:: Task statement ::
Copy, from the entries below, each line where the word "this" can be found.

CAD and scene scripts
..........
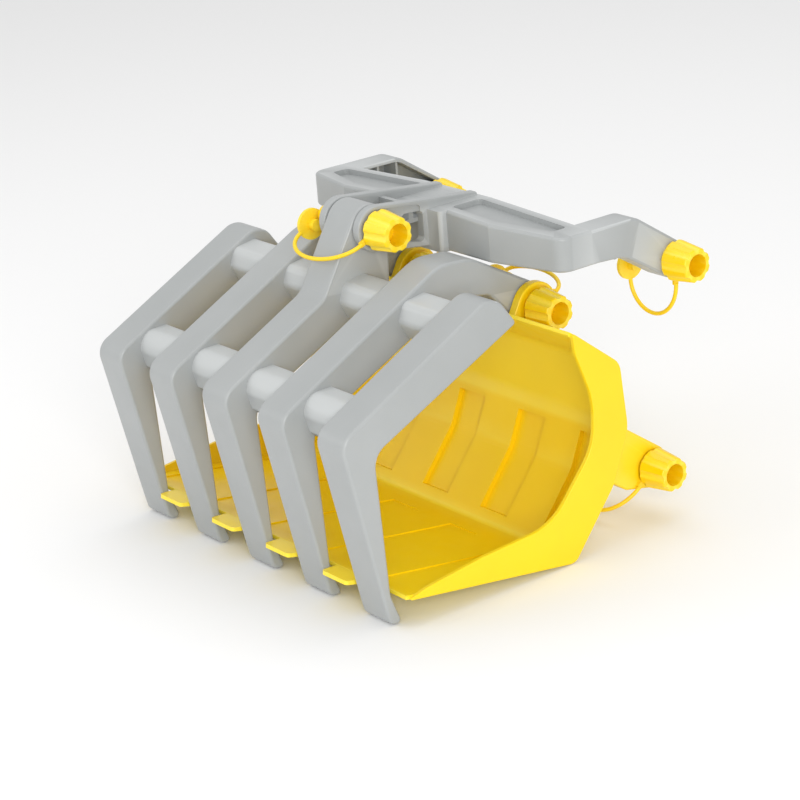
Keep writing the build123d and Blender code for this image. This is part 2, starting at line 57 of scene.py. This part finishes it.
# Area lights: name, place, size, power, colour
LIGHTS = [
    ("key", (1.8, -1.1, 0.8), 0.8, 22.0, (1.0, 0.995, 0.98)),
    ("top", (-0.2, 0.3, 1.9), 1.8, 9.0, (1.0, 1.0, 1.0)),
    ("front", (-1.0, -1.6, 1.0), 0.9, 5.0, (0.98, 0.99, 1.0)),
]


# --- camera ------------------------------------------------------------------------------------

def place_camera():
    """The camera at the reference viewing angle."""
    toward = Vector((
        math.sin(VIEW_AZ) * math.cos(VIEW_EL),
        -math.cos(VIEW_AZ) * math.cos(VIEW_EL),
        math.sin(VIEW_EL),
    ))
    right = Vector((math.cos(VIEW_AZ), math.sin(VIEW_AZ), 0))
    up = toward.cross(right)
    cos_roll = math.cos(VIEW_ROLL)
    sin_roll = math.sin(VIEW_ROLL)
    across = right * cos_roll + up * sin_roll
    upward = up * cos_roll - right * sin_roll
    data = bpy.data.cameras.new("camera")
    data.lens = LENS_MM
    data.sensor_width = SENSOR_MM
    data.shift_x, data.shift_y = LENS_SHIFT
    data.clip_end = CLIP_END
    camera = bpy.data.objects.new("camera", data)
    turn = Matrix((across, upward, toward)).transposed().to_4x4()
    camera.matrix_world = Matrix.Translation(VIEW_FROM) @ turn
    bpy.context.collection.objects.link(camera)
    bpy.context.scene.camera = camera


# --- materials ---------------------------------------------------------------------------------

def node(tree, kind, **values):
    """A new shader node with its properties and sockets set by name."""
    made = tree.nodes.new(kind)
    for name, value in values.items():
        if hasattr(made, name):
            setattr(made, name, value)
        else:
            made.inputs[name.replace("_", " ")].default_value = value
    return made


def mottled_colour(tree, place, deep, base, pale):
    """Colour that drifts between deep and base, with a painted highlight that turns sharp edges
    pale.
    """
    link = tree.links.new
    flow = node(tree, "ShaderNodeTexNoise", Scale=MOTTLE_SCALE, Detail=4.0, Roughness=0.55)
    link(place, flow.inputs["Vector"])
    tint = node(tree, "ShaderNodeValToRGB")
    low, high = tint.color_ramp.elements
    low.position = 0.3
    low.color = (*deep, 1)
    high.position = 0.7
    high.color = (*base, 1)
    link(flow.outputs["Fac"], tint.inputs["Fac"])
    # Painted highlight: sharp convex edges are mixed towards the pale colour by pointiness,
    # standing in for the glints of glossy rounded edges
    edge = node(tree, "ShaderNodeNewGeometry")
    painted_highlight = node(tree, "ShaderNodeMapRange", From_Min=EDGE_FROM, From_Max=EDGE_TO, To_Max=EDGE_HIGHLIGHT)
    link(edge.outputs["Pointiness"], painted_highlight.inputs["Value"])
    mix = node(tree, "ShaderNodeMix", data_type="RGBA")
    mix.inputs[MIX_TO].default_value = (*pale, 1)
    link(painted_highlight.outputs["Result"], mix.inputs[MIX_FACTOR])
    link(tint.outputs["Color"], mix.inputs[MIX_FROM])
    return mix.outputs[MIX_RESULT]


def uneven_gloss(tree, place, roughness):
    """Roughness that varies a little from handling."""
    scuff = node(tree, "ShaderNodeTexNoise", Scale=SCUFF_SCALE, Detail=6.0, Roughness=0.6)
    tree.links.new(place, scuff.inputs["Vector"])
    gloss = node(
        tree, "ShaderNodeMapRange", From_Min=0.3, From_Max=0.7,
        To_Min=roughness - MORE_GLOSS, To_Max=roughness + LESS_GLOSS,
    )
    tree.links.new(scuff.outputs["Fac"], gloss.inputs["Value"])
    return gloss.outputs["Result"]


def fine_skin(tree, place, grain, bump):
    """The fine grain that a mould leaves."""
    skin = node(tree, "ShaderNodeTexNoise", Scale=grain, Detail=2.0)
    tree.links.new(place, skin.inputs["Vector"])
    raised = node(tree, "ShaderNodeBump", Strength=bump, Distance=SKIN_DEPTH)
    tree.links.new(skin.outputs["Fac"], raised.inputs["Height"])
    return raised.outputs["Normal"]


def plastic(name, deep, base, pale, roughness, grain, bump, subsurface=0.0):
    """Moulded plastic: mottled colour, uneven gloss, a fine skin, and pale painted highlights on
    sharp edges.
    """
    material = bpy.data.materials.new(name)
    material.use_nodes = True
    tree = material.node_tree
    link = tree.links.new
    shader = tree.nodes["Principled BSDF"]
    place = node(tree, "ShaderNodeTexCoord").outputs["Object"]
    link(mottled_colour(tree, place, deep, base, pale), shader.inputs["Base Color"])
    link(uneven_gloss(tree, place, roughness), shader.inputs["Roughness"])
    link(fine_skin(tree, place, grain, bump), shader.inputs["Normal"])
    shader.inputs["Subsurface Weight"].default_value = subsurface
    shader.inputs["Subsurface Scale"].default_value = GLOW_DEPTH
    shader.inputs["Subsurface Radius"].default_value = GLOW_SPREAD
    return material


def dress():
    """Gives every CAD node its plastic."""
    # Each pale colour below is the painted highlight colour for sharp edges
    grey = plastic(
        "grey_plastic", deep=(0.34, 0.355, 0.355), base=(0.385, 0.40, 0.40),
        pale=(0.62, 0.64, 0.64), roughness=0.33, grain=900.0, bump=0.12,
    )
    yellow = plastic(
        "bucket_plastic", deep=(0.92, 0.62, 0.001), base=(0.97, 0.69, 0.002),
        pale=(1.0, 0.84, 0.08), roughness=0.34, grain=900.0, bump=0.10, subsurface=0.05,
    )
    knob = plastic(
        "pin_plastic", deep=(0.93, 0.62, 0.001), base=(0.97, 0.69, 0.003),
        pale=(1.0, 0.84, 0.10), roughness=0.30, grain=1200.0, bump=0.10, subsurface=0.06,
    )
    soft = plastic(
        "tether_plastic", deep=(0.90, 0.60, 0.010), base=(0.95, 0.67, 0.015),
        pale=(1.0, 0.80, 0.10), roughness=0.45, grain=1400.0, bump=0.15, subsurface=0.08,
    )
    for name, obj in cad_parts.items():
        if name.startswith("pin_"):
            chosen = knob
        elif name.startswith("tether_"):
            chosen = soft
        elif name.startswith(("finger", "yoke", "elbow", "upper")):
            chosen = grey
        else:
            chosen = yellow
        obj.data.materials.clear()
        obj.data.materials.append(chosen)


# --- studio ------------------------------------------------------------------------------------

def light_world():
    """Even white light from all round."""
    scene = bpy.context.scene
    world = bpy.data.worlds.new("studio")
    scene.world = world
    world.use_nodes = True
    background = world.node_tree.nodes["Background"]
    background.inputs["Color"].default_value = (1.0, 1.0, 1.0, 1)
    background.inputs["Strength"].default_value = WORLD_LIGHT
    scene.view_settings.view_transform = "Standard"


def lay_floor():
    """A wide pale floor just under the part."""
    bpy.ops.mesh.primitive_plane_add(size=FLOOR_SIZE, location=(0, 0, -FLOOR_GAP))
    floor = bpy.context.object
    floor.name = "floor"
    paper = bpy.data.materials.new("paper")
    paper.use_nodes = True
    shader = paper.node_tree.nodes["Principled BSDF"]
    shader.inputs["Base Color"].default_value = (FLOOR_GREY, FLOOR_GREY, FLOOR_GREY, 1)
    shader.inputs["Roughness"].default_value = 0.9
    shader.inputs["Specular IOR Level"].default_value = 0.1
    floor.data.materials.append(paper)


def hang_lights():
    """Soft area lights that point at the part."""
    for label, spot, size, power, colour in LIGHTS:
        data = bpy.data.lights.new(label, "AREA")
        data.size = size
        data.energy = power
        data.color = colour
        lamp = bpy.data.objects.new(label, data)
        lamp.location = spot
        aim = LIGHTS_AIM - Vector(spot)
        lamp.rotation_euler = aim.to_track_quat("-Z", "Y").to_euler()
        bpy.context.collection.objects.link(lamp)


place_camera()
dress()
light_world()
lay_floor()
hang_lights()
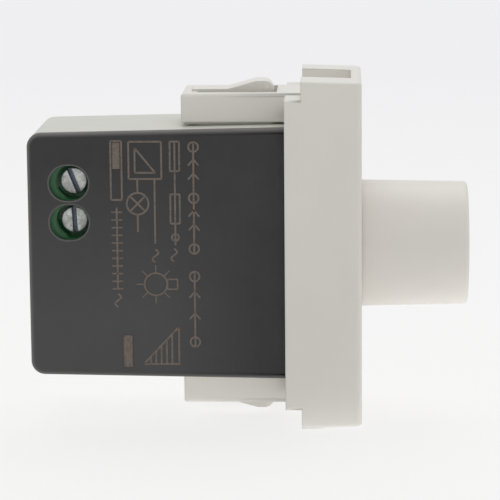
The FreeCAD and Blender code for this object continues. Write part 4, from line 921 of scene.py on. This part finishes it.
..........
:: Answer ::
Keep writing the build123d and Blender code for this image. This is part 2, starting at line 57 of scene.py. This part finishes it.
The FreeCAD and Blender code for this object continues. Write part 4, from line 921 of scene.py on. This part finishes it.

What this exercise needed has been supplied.